-- Data --
######

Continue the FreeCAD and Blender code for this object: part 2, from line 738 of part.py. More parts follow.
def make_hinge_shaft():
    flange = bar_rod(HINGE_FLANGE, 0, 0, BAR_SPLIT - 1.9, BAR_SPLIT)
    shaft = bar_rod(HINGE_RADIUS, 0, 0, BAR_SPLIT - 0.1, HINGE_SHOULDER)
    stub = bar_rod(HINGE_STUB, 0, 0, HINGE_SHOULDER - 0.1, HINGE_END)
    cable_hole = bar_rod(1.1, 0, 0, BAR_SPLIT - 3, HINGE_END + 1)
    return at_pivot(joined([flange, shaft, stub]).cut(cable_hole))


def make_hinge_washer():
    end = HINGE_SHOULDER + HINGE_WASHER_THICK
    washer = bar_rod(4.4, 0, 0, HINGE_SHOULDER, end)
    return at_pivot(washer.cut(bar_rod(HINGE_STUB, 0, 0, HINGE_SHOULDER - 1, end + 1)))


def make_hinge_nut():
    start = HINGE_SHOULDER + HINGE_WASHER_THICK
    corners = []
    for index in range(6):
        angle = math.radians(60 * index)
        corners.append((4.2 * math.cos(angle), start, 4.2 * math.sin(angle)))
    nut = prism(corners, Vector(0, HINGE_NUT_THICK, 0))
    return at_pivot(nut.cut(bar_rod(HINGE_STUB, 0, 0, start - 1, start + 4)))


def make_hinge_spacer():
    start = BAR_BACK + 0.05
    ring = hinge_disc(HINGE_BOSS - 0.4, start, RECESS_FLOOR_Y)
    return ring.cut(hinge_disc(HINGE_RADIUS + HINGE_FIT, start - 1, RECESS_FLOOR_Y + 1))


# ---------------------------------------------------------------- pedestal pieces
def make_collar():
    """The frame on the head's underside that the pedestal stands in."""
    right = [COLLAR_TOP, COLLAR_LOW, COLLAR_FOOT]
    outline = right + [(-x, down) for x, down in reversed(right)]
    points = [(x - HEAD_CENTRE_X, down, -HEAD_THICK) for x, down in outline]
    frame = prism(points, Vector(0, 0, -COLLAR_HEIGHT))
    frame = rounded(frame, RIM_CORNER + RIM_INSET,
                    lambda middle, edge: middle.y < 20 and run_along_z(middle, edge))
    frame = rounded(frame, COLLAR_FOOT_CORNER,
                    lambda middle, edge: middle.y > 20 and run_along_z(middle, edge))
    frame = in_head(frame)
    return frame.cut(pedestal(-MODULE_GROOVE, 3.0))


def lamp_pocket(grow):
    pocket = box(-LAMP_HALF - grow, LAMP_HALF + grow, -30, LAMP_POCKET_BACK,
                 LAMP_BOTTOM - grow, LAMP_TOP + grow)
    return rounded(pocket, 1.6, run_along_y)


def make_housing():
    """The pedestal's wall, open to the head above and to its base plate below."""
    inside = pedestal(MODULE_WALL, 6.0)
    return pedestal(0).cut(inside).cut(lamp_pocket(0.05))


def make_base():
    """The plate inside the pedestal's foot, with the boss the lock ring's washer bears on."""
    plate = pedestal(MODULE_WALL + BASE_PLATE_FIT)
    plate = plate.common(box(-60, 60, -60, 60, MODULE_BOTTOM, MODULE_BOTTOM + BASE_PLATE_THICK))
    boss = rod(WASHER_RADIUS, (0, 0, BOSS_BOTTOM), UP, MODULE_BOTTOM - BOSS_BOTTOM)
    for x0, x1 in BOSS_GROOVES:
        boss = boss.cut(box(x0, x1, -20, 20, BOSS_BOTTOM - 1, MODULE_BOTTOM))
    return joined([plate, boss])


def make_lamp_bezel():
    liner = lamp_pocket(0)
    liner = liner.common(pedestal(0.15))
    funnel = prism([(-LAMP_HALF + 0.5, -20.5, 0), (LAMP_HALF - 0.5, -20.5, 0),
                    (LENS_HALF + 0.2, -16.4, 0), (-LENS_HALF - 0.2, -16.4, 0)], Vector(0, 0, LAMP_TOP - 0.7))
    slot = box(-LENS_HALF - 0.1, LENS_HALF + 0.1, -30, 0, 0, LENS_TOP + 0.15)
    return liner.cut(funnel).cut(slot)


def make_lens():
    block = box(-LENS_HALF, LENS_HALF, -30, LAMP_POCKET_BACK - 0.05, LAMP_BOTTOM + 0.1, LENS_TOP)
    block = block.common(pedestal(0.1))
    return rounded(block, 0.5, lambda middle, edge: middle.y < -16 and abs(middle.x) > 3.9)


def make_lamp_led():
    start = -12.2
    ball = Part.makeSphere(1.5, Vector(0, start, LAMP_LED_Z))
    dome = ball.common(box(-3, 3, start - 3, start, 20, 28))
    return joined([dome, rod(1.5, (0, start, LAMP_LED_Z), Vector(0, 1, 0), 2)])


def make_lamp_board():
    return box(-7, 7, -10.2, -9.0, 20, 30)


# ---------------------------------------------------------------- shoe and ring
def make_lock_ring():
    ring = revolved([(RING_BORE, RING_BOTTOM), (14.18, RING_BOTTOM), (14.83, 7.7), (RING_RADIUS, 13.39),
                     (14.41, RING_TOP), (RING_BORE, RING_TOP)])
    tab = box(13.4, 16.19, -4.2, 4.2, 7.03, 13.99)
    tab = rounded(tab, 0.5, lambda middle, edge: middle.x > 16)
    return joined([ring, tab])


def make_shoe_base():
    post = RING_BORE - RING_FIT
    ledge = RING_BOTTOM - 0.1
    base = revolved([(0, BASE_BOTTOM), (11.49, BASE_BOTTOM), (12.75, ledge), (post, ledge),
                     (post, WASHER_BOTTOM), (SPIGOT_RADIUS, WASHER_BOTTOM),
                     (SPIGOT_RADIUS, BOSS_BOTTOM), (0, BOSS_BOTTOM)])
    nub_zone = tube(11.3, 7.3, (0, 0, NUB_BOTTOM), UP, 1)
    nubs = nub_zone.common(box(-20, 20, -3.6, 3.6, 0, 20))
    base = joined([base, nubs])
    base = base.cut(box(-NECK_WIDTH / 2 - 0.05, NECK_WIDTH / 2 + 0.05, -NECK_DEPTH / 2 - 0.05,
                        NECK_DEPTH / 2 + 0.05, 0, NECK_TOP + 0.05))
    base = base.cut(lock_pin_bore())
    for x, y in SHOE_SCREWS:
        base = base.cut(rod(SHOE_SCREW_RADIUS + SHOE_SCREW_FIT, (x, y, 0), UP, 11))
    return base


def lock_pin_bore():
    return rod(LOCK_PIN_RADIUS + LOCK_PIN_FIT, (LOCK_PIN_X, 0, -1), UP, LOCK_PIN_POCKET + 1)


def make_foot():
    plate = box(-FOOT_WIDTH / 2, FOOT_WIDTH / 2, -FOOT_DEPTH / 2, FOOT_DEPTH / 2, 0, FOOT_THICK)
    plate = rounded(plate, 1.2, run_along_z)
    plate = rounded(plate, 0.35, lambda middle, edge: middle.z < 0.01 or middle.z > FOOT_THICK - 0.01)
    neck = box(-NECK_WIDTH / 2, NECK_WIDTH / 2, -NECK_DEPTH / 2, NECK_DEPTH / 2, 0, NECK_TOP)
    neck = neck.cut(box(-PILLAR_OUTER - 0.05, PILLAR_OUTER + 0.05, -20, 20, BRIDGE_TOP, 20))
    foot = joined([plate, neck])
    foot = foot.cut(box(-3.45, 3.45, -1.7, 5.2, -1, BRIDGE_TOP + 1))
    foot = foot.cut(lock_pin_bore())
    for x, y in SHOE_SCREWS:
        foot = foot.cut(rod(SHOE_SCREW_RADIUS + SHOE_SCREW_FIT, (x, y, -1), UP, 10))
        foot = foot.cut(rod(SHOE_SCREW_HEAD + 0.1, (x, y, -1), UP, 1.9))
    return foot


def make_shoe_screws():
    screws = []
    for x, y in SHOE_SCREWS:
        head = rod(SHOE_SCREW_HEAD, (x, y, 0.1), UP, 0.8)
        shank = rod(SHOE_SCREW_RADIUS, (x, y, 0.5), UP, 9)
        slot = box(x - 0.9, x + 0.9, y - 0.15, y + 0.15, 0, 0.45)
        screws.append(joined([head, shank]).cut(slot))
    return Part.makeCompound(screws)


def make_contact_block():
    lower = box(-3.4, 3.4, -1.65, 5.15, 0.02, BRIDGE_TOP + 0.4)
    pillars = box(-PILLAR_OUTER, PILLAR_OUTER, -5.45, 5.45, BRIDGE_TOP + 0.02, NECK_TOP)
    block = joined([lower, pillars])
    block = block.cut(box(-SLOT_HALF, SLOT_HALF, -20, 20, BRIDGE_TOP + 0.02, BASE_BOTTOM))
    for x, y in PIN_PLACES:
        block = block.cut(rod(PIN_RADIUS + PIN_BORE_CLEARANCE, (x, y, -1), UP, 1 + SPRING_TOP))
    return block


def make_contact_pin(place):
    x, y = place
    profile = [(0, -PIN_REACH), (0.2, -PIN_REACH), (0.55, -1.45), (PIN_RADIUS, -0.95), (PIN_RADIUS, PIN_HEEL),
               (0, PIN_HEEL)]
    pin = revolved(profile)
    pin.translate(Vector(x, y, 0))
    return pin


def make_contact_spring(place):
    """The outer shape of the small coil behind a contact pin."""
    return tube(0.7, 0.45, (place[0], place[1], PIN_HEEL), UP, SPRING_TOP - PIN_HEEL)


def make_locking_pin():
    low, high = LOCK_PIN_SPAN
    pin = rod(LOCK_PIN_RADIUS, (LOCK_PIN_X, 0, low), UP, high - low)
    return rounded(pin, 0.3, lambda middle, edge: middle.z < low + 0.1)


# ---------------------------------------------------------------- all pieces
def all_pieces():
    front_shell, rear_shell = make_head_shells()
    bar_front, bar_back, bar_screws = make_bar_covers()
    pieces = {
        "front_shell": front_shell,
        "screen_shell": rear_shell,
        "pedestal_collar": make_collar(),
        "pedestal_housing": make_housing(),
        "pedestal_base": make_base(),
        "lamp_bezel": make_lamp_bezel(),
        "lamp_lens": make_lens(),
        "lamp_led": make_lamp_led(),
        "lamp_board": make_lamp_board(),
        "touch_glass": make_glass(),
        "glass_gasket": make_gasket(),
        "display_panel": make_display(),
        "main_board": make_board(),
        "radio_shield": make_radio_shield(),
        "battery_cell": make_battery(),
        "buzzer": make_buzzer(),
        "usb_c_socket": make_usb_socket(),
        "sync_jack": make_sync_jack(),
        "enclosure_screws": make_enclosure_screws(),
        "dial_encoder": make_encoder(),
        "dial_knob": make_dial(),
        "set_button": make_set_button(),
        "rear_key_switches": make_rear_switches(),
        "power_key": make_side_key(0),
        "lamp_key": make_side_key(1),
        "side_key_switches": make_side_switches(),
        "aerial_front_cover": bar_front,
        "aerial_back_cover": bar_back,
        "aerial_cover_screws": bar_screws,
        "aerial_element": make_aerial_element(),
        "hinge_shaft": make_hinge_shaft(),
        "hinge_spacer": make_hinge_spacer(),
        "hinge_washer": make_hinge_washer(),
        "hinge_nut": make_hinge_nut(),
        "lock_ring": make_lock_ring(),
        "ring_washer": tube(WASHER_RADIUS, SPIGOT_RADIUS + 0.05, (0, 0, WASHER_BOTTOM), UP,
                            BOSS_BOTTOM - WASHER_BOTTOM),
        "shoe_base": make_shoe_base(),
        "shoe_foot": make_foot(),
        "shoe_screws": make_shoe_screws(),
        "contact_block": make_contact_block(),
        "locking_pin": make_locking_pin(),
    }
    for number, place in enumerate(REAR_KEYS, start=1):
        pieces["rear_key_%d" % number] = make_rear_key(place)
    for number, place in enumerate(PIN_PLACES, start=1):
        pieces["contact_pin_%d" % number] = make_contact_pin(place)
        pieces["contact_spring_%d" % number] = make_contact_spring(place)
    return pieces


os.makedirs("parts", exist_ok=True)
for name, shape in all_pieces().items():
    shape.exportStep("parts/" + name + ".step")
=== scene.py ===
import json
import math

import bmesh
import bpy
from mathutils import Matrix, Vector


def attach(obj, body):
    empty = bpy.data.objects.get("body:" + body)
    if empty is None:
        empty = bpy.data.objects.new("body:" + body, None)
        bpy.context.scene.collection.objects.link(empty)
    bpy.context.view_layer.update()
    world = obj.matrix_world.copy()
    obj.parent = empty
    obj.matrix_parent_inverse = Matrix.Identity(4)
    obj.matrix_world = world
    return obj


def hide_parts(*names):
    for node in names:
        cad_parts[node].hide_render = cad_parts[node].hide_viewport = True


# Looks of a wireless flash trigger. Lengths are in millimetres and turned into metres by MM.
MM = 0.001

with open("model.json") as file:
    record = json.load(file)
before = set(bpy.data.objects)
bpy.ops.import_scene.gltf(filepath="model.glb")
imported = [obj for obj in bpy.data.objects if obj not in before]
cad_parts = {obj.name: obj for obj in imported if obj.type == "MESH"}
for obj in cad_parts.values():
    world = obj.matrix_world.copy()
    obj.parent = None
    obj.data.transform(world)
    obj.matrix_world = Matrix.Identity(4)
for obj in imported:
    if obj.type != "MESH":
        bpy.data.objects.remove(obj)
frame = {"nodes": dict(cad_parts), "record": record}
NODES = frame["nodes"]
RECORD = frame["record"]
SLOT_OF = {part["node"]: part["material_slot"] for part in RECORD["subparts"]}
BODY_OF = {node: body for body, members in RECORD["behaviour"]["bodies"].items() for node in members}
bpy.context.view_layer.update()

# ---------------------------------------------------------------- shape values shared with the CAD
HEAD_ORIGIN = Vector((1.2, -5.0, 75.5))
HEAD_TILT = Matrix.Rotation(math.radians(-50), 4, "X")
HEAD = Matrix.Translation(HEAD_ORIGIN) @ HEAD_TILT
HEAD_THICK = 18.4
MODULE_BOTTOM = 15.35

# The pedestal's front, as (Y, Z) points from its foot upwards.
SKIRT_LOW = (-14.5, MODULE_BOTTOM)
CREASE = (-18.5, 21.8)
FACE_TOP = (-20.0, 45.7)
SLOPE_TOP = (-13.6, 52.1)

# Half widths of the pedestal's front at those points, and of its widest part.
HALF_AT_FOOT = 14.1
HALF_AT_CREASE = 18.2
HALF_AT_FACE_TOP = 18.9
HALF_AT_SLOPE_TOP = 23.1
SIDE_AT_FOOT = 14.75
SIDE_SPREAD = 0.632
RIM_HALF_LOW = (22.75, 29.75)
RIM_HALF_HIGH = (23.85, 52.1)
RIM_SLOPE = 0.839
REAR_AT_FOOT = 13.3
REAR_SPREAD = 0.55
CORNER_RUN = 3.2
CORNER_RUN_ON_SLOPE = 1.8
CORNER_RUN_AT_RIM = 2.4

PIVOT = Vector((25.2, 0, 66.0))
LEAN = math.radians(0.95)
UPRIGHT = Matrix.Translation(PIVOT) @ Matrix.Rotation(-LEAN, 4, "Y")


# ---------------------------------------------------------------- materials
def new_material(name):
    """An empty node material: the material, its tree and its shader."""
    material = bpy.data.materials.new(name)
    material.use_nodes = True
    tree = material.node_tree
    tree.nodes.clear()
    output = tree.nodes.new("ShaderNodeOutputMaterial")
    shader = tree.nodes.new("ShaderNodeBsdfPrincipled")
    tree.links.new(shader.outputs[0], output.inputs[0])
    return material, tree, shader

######

-- Given instruction --
Reproduce verbatim only the segment of the listing bounded by the line containing "return pieces" and the line containing "obj.parent = empty", with both boundary lines included.

-- Task solution --
    return pieces


os.makedirs("parts", exist_ok=True)
for name, shape in all_pieces().items():
    shape.exportStep("parts/" + name + ".step")
=== scene.py ===
import json
import math

import bmesh
import bpy
from mathutils import Matrix, Vector


def attach(obj, body):
    empty = bpy.data.objects.get("body:" + body)
    if empty is None:
        empty = bpy.data.objects.new("body:" + body, None)
        bpy.context.scene.collection.objects.link(empty)
    bpy.context.view_layer.update()
    world = obj.matrix_world.copy()
    obj.parent = empty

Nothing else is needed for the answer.